╭──
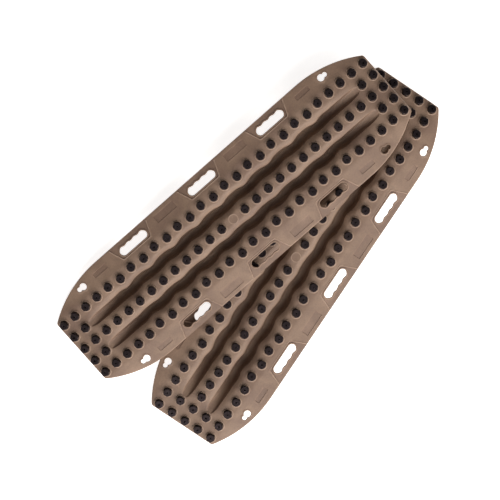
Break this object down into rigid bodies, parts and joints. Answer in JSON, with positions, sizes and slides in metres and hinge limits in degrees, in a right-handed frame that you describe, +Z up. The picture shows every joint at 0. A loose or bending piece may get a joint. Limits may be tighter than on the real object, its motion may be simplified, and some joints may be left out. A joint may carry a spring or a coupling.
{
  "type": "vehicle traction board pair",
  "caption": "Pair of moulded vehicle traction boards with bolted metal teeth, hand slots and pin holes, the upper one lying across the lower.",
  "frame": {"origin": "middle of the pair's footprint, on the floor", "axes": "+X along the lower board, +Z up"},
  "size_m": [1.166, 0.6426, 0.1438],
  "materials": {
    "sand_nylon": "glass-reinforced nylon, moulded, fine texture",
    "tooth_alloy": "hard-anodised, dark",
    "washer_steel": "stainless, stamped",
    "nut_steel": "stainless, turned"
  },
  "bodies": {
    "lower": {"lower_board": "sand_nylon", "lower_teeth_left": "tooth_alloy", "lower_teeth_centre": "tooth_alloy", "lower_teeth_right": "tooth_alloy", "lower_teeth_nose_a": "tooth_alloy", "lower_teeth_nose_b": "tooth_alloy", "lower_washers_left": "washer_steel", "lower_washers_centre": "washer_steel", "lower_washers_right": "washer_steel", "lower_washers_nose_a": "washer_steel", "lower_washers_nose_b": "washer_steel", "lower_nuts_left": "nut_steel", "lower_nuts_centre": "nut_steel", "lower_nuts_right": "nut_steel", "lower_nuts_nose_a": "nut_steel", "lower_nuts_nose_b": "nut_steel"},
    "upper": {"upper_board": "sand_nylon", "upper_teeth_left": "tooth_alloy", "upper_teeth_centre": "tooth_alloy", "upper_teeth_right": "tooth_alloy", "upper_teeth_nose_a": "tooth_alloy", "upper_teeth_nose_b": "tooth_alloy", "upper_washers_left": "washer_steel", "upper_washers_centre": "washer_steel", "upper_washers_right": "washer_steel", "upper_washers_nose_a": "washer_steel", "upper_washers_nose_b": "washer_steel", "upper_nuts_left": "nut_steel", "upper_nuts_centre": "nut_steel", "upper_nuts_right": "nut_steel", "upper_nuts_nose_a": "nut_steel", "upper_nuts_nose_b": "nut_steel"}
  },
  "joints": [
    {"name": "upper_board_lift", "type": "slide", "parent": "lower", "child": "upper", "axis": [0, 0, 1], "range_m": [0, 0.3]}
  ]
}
╰──
╭──
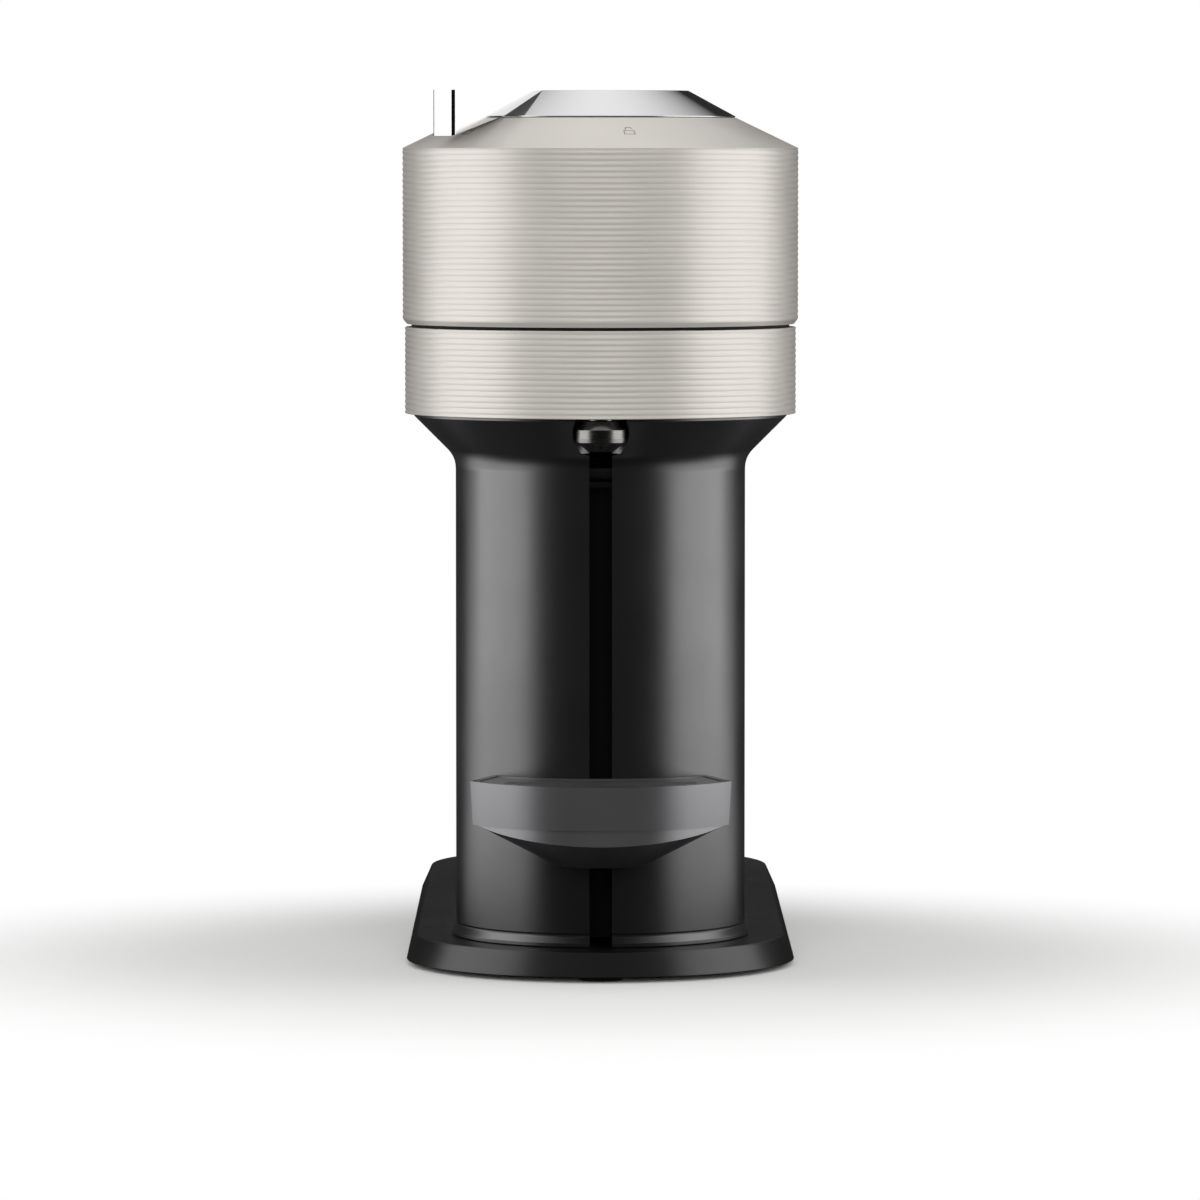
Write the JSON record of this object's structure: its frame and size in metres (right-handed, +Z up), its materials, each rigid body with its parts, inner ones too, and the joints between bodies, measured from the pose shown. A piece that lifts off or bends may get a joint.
╰──
╭──
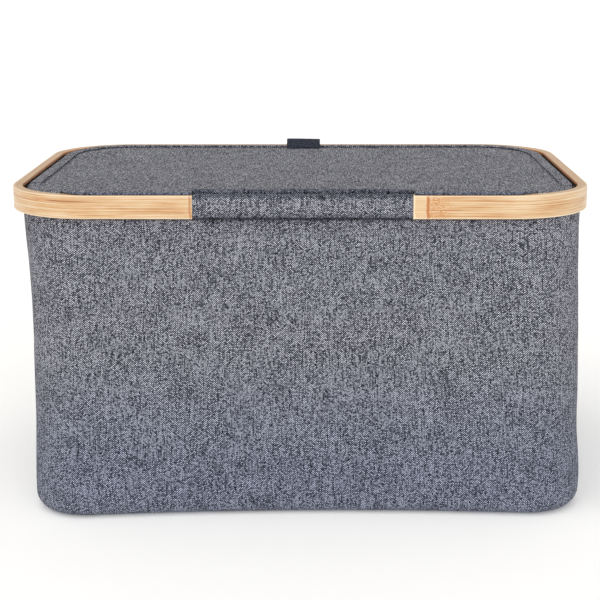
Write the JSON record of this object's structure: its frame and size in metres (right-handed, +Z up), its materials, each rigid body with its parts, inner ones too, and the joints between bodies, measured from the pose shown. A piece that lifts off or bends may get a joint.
╰──
» YOUR GOAL:
From the listing above, pick out each line where the word "with" appears.

» SOLUTION TO THE EXERCISE:
Break this object down into rigid bodies, parts and joints. Answer in JSON, with positions, sizes and slides in metres and hinge limits in degrees, in a right-handed frame that you describe, +Z up. The picture shows every joint at 0. A loose or bending piece may get a joint. Limits may be tighter than on the real object, its motion may be simplified, and some joints may be left out. A joint may carry a spring or a coupling.
  "caption": "Pair of moulded vehicle traction boards with bolted metal teeth, hand slots and pin holes, the upper one lying across the lower.",
Write the JSON record of this object's structure: its frame and size in metres (right-handed, +Z up), its materials, each rigid body with its parts, inner ones too, and the joints between bodies, measured from the pose shown. A piece that lifts off or bends may get a joint.
Write the JSON record of this object's structure: its frame and size in metres (right-handed, +Z up), its materials, each rigid body with its parts, inner ones too, and the joints between bodies, measured from the pose shown. A piece that lifts off or bends may get a joint.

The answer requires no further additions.